Bu sıra el üstünde tutulan Nuri Pakdil'in, "Reis"in pek sevdiği yeminini bilirsiniz. Hani "birine" "Firavun" dediği yemin... "Ne mutlu Müslümanım diyene!" diye bitiriyor.

Meğer IŞİD de bir yemin uydurmuş. "Andımız"ı adapte etmişler. Onlar da "Ne mutlu Müslümanım diyene!" diye bitiriyorlar.

"Ne mutlu Türk'üm  diyene!" derken burada "ırk" yok. Aynı kültür, aynı inanç birliği içinde, aynı hedefi belirlemiş insanlar kastedilir. Ama Müslümanlık için, "olmak" fiili kullanılır. "Ne mutlu Müslüman olana!" denilmelidir.  Sırf Türk düşmanlığı için, "Türk"ü Müslümanlığın karşısında gösteriyorlar.

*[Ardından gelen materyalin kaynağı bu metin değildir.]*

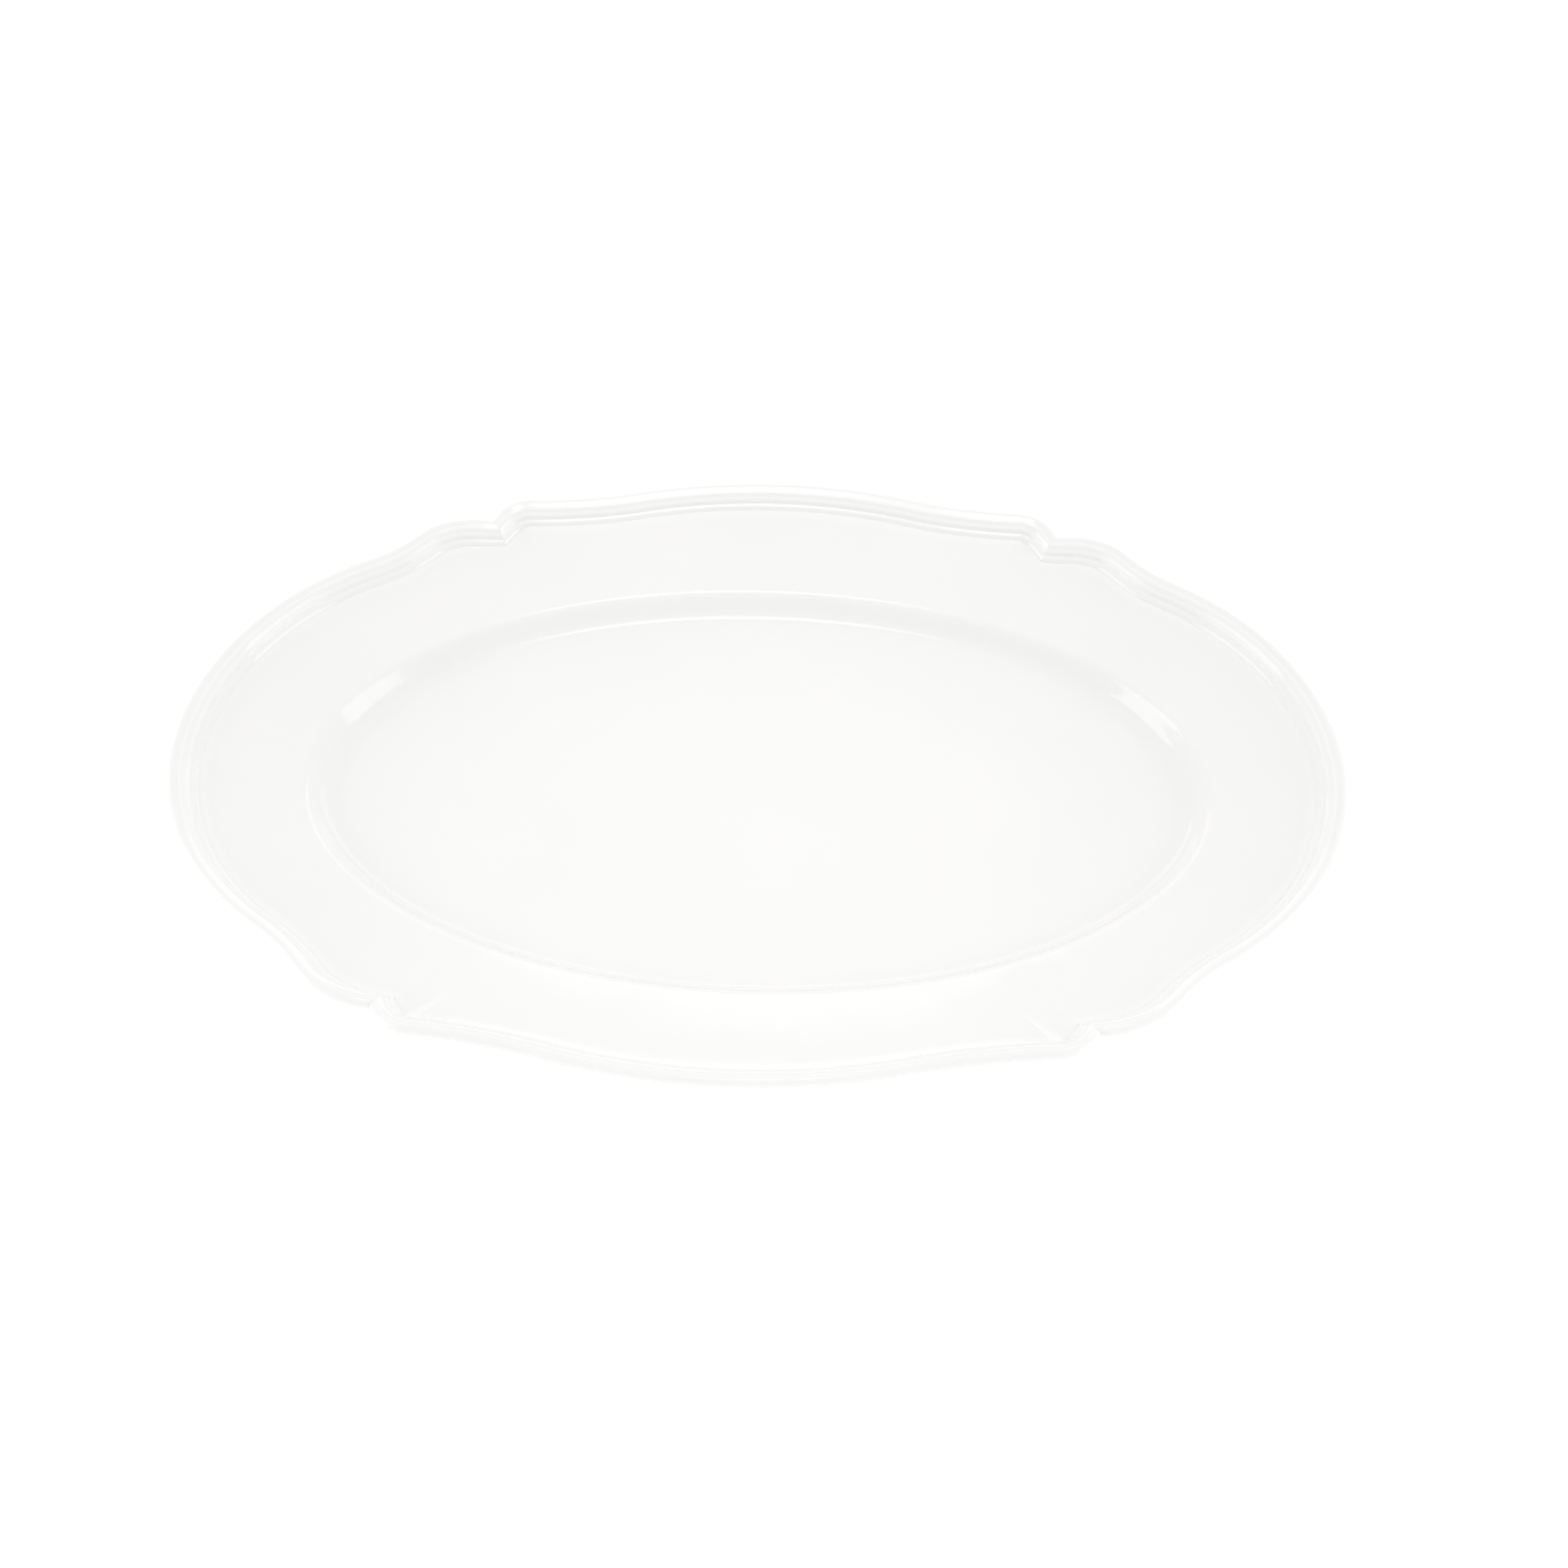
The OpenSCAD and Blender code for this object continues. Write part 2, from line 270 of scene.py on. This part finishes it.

"Siyasî İslâmcılar"da yüreği saran, gönlü ferahlatan sıcaklığı göremezsiniz. Hep ürkütücüler, hep ötekileştiriciler... Cümlelerinden âdeta "yeşil yeşil" irin akıyor! Onlara göre "Kur'an" kullanılışlı bir vasıtadır! Her biri kendi "dinini" yaymak ister!

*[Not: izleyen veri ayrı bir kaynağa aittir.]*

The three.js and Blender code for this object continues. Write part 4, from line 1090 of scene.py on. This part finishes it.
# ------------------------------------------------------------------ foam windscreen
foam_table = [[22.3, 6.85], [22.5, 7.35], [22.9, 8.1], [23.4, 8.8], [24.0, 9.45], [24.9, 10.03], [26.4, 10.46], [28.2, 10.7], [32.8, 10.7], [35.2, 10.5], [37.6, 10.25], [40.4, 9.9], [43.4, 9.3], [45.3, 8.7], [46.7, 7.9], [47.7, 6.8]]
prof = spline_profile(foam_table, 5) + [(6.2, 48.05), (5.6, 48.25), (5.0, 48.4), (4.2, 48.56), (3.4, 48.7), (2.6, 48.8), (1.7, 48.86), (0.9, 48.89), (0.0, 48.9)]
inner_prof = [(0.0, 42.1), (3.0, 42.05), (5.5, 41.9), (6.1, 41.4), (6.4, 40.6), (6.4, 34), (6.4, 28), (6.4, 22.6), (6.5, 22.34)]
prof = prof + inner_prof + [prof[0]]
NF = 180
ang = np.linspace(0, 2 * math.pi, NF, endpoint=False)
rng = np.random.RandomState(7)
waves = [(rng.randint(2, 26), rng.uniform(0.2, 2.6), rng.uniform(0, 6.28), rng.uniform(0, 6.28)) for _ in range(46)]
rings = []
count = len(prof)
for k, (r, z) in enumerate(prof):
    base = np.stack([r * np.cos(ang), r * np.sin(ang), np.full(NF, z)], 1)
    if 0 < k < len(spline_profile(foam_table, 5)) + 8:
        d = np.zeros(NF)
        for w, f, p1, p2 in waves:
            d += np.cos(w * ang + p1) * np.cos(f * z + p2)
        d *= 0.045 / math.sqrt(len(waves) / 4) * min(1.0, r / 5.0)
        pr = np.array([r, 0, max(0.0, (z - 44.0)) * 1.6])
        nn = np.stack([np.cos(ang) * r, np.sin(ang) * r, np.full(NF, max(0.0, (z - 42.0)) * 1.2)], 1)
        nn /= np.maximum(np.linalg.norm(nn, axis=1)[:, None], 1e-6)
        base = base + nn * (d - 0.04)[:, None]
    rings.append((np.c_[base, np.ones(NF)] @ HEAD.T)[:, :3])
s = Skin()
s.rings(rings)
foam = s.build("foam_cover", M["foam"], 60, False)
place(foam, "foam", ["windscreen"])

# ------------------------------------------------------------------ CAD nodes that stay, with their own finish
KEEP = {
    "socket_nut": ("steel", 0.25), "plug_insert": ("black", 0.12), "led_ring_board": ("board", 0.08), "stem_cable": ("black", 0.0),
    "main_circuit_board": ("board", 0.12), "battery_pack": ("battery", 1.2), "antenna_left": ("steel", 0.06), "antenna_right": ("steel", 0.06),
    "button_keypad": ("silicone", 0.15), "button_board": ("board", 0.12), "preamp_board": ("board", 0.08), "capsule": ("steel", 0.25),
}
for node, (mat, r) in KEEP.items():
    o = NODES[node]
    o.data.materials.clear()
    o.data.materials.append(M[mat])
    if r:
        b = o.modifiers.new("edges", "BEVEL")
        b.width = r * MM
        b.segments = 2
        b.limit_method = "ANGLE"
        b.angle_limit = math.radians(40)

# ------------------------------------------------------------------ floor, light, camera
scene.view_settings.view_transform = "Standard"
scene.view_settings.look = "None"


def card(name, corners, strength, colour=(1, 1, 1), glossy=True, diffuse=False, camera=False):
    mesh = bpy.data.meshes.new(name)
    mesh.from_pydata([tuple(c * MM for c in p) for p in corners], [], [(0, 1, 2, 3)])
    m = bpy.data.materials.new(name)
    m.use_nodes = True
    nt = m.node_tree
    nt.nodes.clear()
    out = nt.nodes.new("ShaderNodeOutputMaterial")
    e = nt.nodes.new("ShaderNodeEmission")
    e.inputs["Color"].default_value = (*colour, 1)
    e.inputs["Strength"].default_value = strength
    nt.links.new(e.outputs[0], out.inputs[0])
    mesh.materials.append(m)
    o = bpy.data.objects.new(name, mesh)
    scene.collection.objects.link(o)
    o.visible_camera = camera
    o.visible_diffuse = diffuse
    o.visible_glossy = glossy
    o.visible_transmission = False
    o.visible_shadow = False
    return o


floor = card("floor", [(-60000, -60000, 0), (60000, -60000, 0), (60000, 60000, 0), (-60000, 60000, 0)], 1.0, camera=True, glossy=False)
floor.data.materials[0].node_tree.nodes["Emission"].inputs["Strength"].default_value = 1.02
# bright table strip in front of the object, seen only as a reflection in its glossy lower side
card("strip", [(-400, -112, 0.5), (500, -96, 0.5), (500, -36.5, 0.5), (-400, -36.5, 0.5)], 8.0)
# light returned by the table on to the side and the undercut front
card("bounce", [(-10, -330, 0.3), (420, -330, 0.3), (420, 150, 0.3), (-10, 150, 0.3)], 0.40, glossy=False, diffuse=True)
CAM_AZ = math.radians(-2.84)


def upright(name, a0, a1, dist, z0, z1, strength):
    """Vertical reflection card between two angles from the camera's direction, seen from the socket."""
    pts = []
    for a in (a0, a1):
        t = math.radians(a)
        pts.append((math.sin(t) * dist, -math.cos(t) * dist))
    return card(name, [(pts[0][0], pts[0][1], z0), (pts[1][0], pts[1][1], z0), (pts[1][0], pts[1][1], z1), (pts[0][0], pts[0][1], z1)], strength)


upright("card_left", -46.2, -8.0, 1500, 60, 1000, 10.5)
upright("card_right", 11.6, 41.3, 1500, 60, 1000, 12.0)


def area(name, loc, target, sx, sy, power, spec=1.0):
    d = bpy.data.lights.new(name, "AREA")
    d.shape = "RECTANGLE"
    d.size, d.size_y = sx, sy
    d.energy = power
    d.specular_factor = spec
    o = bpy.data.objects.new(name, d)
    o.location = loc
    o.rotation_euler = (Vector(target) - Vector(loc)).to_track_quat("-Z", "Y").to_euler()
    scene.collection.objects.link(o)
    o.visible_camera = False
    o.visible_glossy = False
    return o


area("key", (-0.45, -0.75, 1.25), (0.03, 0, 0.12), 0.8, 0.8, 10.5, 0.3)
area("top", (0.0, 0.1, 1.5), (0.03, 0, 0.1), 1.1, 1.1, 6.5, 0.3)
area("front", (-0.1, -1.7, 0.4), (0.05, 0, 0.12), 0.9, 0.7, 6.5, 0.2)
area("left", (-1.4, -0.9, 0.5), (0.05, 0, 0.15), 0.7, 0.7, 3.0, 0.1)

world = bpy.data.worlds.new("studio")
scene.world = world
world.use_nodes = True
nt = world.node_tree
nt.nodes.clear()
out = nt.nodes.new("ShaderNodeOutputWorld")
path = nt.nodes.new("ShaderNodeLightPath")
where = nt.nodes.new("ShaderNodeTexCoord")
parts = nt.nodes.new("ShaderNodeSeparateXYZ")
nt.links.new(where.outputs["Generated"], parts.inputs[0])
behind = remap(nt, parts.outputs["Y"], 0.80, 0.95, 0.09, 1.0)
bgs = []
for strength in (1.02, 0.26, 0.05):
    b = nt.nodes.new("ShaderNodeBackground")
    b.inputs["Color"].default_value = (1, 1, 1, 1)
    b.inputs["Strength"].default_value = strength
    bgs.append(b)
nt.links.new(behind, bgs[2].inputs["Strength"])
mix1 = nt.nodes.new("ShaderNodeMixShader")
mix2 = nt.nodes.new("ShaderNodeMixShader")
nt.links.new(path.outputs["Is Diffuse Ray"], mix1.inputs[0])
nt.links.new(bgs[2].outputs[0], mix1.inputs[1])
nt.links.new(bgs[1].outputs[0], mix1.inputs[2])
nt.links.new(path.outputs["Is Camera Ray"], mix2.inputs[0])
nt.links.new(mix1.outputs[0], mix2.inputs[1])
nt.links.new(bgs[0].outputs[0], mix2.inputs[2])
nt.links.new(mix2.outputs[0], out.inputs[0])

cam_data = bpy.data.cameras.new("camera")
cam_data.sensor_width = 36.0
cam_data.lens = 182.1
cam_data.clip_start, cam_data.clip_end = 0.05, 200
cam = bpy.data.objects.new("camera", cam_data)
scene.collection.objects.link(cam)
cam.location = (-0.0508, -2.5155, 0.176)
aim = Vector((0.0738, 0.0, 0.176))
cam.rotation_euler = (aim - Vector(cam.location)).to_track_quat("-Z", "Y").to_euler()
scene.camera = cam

Hep yazılıp söylenir: "Türkler İslâmın bayraktarı." "Seyyid" Abdülhakim Arvasi (Necip Fazıl'ın "O ve Ben" kitabında anlattığı şeyhi...) "Yeryüzünde iki Türk var ise biri mutlaka benim." demiştir. Bu "Seyyid" ırkçı mı Salâhu'd-dîn Eş!

Selahaddin E. Çakırgil! Sözü yine "Türk"e getirirseniz, bilesiniz, çok ağır yazarım!